Derek scrunched up his forehead. “I’d say he’s a pretty bad poker player.”
The dry wit was starting to get to her. Lucy almost smiled but quickly squelched it. “I’m not surprised he wasn’t good at poker, because he certainly couldn’t stay under the radar about his exploits. That was how the cops caught him—he was bragging online about it. But before he got busted he bought tons of electronics, flat screen TVs, notebook computers, stuff like that. That cost real money, in addition to his gambling losses.”
Derek had folded his arms across his chest and was thinking hard. “Lucy... how does a hacker accomplish all that from my account? I mean, I’m the CFO, and I certainly don’t have the ability to access one of our gamer’s credit cards.”

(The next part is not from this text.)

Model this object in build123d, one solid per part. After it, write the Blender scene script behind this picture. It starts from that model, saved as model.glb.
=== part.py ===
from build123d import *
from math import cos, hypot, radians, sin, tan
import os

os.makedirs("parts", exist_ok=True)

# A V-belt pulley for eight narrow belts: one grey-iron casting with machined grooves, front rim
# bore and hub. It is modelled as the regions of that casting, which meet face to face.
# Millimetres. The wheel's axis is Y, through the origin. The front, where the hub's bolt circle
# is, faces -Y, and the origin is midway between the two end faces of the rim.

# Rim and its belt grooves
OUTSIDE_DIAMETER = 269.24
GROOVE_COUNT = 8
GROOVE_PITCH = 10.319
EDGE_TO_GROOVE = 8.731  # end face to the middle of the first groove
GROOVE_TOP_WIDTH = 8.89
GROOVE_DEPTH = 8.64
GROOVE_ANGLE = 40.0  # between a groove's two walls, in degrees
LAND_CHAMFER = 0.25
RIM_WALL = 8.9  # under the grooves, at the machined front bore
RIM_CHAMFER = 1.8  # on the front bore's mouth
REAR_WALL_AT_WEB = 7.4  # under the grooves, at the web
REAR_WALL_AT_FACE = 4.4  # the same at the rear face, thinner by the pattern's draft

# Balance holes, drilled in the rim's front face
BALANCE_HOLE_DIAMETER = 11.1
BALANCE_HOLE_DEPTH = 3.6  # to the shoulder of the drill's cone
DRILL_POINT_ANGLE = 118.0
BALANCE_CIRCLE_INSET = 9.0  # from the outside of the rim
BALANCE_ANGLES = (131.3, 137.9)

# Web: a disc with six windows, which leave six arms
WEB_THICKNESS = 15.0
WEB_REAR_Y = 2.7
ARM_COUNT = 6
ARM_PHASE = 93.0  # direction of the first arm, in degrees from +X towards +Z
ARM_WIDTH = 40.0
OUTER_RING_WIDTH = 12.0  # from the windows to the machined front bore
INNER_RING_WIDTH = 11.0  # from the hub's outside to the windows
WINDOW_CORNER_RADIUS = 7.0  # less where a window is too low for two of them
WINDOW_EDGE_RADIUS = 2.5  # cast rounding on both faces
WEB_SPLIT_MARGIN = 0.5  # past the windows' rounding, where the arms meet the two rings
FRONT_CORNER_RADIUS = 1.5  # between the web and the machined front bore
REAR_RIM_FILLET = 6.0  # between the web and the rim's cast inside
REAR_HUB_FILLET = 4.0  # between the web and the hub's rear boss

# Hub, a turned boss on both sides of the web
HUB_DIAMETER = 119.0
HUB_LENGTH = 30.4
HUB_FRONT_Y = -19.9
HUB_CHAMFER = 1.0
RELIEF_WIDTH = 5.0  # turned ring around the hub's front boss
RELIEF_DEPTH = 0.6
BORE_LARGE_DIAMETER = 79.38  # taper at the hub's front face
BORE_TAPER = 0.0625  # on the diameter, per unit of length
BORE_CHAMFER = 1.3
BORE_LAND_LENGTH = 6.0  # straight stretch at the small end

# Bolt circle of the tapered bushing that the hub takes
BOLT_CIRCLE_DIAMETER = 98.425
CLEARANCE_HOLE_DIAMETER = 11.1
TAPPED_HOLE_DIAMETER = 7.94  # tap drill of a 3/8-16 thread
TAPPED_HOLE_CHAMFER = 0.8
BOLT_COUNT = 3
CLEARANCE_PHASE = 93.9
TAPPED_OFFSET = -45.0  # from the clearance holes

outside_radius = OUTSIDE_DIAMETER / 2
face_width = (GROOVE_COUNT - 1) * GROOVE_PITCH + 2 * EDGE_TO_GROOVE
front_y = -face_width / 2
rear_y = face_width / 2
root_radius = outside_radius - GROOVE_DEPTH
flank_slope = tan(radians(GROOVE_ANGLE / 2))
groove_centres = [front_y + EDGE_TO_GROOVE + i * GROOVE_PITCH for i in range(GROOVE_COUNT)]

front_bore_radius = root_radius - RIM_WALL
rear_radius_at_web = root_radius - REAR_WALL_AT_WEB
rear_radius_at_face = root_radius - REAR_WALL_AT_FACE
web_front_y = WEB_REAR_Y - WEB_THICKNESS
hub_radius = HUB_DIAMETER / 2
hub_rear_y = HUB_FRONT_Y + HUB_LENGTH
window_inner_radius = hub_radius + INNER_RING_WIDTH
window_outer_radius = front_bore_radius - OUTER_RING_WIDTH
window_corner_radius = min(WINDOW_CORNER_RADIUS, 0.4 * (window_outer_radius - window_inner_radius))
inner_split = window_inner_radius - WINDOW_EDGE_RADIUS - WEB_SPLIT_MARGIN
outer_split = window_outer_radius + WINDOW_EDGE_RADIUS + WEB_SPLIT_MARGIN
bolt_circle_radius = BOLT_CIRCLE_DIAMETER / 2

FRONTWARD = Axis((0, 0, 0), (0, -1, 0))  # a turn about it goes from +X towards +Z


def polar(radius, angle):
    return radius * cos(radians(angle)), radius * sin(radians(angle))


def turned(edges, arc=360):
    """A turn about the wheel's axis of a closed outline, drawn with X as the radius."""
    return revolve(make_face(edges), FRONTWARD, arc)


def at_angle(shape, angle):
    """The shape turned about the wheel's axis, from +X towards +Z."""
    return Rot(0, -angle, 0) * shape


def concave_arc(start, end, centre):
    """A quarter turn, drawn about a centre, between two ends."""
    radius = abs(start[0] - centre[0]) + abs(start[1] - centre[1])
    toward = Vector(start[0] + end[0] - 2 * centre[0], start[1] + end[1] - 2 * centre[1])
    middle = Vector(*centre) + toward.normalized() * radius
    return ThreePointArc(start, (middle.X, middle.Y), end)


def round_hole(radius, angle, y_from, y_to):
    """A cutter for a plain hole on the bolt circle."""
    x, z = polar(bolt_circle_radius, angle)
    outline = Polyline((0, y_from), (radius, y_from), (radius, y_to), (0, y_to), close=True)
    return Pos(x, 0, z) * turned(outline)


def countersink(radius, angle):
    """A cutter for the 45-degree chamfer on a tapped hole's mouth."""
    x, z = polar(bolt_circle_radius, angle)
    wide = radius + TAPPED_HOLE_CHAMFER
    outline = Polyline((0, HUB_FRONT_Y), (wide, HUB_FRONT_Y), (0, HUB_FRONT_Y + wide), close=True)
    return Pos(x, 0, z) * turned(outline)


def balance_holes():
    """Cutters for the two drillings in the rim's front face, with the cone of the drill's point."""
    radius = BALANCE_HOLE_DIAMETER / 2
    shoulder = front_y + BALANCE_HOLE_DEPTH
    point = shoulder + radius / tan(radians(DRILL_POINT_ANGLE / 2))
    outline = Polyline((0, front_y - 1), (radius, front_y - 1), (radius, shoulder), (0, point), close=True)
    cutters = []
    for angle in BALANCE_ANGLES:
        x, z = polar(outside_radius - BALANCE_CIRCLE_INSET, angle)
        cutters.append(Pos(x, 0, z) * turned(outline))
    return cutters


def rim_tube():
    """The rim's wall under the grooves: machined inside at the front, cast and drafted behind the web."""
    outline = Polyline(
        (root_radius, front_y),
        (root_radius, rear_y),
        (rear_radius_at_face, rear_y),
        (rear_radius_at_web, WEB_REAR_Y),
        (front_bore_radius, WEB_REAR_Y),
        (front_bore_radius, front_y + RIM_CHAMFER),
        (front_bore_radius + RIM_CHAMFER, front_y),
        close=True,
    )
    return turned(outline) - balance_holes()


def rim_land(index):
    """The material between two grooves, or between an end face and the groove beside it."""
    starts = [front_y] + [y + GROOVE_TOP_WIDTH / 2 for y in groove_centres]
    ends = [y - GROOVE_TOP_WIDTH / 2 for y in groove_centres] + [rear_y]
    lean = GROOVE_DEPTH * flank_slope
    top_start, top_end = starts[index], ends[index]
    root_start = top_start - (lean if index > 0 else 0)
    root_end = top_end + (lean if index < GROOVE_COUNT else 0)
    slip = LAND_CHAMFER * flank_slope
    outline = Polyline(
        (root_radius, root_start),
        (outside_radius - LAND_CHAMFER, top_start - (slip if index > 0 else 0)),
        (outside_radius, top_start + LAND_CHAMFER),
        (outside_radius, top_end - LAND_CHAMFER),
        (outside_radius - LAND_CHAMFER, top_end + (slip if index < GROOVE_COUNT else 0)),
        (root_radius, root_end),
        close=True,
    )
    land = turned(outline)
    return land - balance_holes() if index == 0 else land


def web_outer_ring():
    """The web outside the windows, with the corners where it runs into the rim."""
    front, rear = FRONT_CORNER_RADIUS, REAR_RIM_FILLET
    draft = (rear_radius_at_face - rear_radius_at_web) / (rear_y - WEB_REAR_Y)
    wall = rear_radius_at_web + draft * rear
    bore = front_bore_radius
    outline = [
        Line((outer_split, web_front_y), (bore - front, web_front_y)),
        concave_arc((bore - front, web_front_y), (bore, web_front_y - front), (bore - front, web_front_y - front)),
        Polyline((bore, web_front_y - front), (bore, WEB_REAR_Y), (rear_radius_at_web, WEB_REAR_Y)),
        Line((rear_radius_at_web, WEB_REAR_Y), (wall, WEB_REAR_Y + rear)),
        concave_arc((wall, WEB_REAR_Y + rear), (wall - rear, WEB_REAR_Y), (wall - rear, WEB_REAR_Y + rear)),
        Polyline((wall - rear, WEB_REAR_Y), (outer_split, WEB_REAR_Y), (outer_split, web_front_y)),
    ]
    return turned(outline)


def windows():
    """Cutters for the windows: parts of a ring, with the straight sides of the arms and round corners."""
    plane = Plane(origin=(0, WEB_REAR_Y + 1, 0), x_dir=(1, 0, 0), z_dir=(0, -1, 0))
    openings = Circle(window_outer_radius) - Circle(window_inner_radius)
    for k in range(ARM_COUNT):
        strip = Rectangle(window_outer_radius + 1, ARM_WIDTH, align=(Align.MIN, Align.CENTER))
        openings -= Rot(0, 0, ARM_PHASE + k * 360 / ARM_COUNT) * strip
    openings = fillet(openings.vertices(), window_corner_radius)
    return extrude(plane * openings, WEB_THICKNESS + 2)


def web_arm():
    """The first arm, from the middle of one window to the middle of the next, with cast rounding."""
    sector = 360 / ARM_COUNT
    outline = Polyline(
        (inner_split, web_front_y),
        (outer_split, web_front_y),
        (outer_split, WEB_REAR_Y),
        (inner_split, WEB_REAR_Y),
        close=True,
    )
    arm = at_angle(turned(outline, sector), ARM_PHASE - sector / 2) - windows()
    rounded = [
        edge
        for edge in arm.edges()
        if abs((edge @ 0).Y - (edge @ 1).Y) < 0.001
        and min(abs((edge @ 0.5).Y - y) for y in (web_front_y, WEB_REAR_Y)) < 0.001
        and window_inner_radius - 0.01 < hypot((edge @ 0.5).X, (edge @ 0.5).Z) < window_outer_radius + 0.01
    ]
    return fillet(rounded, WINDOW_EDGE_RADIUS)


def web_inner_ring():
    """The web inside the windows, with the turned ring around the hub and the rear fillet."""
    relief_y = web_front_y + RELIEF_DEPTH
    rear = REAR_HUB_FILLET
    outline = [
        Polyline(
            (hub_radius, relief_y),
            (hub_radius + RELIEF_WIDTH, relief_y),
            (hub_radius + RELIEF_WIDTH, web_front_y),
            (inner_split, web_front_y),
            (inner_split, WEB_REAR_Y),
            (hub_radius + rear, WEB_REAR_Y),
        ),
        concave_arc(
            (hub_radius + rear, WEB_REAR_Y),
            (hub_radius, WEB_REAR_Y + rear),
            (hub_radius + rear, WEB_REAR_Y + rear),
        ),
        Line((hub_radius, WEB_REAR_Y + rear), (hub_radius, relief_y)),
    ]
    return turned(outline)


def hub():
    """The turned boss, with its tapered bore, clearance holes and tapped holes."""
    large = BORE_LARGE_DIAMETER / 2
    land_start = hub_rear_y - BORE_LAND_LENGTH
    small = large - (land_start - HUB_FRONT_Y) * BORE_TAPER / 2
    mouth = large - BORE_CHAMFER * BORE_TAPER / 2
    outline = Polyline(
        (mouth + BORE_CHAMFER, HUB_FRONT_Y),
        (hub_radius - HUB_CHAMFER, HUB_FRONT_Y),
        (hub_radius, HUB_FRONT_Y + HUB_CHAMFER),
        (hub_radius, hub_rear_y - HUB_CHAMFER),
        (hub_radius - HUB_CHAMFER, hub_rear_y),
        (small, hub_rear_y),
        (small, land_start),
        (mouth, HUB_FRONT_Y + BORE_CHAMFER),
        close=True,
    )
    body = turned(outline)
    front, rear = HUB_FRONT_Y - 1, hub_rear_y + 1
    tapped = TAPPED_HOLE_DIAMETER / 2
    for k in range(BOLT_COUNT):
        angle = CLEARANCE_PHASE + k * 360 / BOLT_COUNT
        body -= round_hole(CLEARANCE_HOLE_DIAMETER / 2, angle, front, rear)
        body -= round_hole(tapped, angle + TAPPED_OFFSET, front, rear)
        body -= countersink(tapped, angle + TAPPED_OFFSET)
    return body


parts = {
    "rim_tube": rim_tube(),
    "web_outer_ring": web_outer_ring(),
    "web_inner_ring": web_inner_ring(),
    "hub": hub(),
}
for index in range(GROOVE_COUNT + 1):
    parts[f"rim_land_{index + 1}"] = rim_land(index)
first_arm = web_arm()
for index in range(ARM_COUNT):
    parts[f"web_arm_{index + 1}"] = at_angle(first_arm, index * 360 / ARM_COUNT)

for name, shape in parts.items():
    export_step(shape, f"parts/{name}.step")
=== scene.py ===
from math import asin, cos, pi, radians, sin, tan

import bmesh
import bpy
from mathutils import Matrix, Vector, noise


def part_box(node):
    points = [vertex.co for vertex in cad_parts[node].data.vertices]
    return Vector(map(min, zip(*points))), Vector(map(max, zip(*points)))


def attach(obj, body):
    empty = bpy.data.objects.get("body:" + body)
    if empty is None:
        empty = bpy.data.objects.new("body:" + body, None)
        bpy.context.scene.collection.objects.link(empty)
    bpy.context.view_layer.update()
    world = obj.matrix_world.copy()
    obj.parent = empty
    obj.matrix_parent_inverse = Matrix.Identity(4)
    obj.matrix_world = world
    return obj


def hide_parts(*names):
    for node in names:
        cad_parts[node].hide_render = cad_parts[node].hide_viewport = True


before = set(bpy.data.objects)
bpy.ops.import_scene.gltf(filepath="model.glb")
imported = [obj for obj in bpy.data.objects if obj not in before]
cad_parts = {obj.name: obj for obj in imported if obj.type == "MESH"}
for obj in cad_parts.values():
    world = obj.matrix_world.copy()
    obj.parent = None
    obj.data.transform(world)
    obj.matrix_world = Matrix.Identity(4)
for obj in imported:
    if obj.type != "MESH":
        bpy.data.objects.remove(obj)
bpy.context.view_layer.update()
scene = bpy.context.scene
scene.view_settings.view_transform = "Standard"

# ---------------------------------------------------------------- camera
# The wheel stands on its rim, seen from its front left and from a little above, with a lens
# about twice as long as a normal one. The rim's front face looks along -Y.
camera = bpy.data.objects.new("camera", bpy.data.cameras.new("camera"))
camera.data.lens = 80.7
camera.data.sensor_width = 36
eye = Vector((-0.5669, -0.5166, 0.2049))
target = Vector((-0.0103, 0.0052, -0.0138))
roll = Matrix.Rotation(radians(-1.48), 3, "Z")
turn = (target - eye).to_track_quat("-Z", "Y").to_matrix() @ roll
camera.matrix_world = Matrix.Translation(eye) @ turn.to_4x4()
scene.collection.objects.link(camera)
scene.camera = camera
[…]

“They don’t need your user access to be you,” Lucy explained. “They just needed you to get into the network.”
It was clear Derek didn’t quite get it, so Lucy let out a sigh and continued. “A hacker uses his new back door to start scanning everything, Derek. Maybe they use a sniffer program to monitor passwords, emails, files, and whatnot passing through misconfigured routers or firewalls. It is not terribly hard to grab data in transit and reverse engineer the user credentials. Eventually they find an account with the right I/T access that they use to set up their own ghost account with the highest possible privileges. Then they can open a command shell and do anything that I could do—display network connections, list running processes, show other accounts with administrator privileges, anything. They can go find interesting files such as lists of credit card numbers, archive it, and transmit it out in the middle of the night.
“All it really takes is finding just one node on the network not current on its security. You get in, establish yourself, and then steal what you want or cause any damage that suits you.”
Derek rubbed his chin, deep in thought. Lucy thought he looked impressed. As well he should be. She had one of the most important jobs at the company, one that included being the primary defender of all their hard-won intellectual property and clientele. It was not something she would let someone else screw up. And that was what worried her the most when someone less than two months into the job was making strategic decisions that could seriously impact their operations.
“I guess I should change my password,” he said smugly.
Sigh.
Maybe he was still trying to be playful, Lucy thought, but that’s just not where her head was at.
“You know,” Lucy said, switching topics, “I don’t like this idea you have about us taking ownership of our players’ money. We have a nice, clean system that leverages what our offshore bank is very good at, and they assume all the risk if something goes wrong. We should keep it that way.”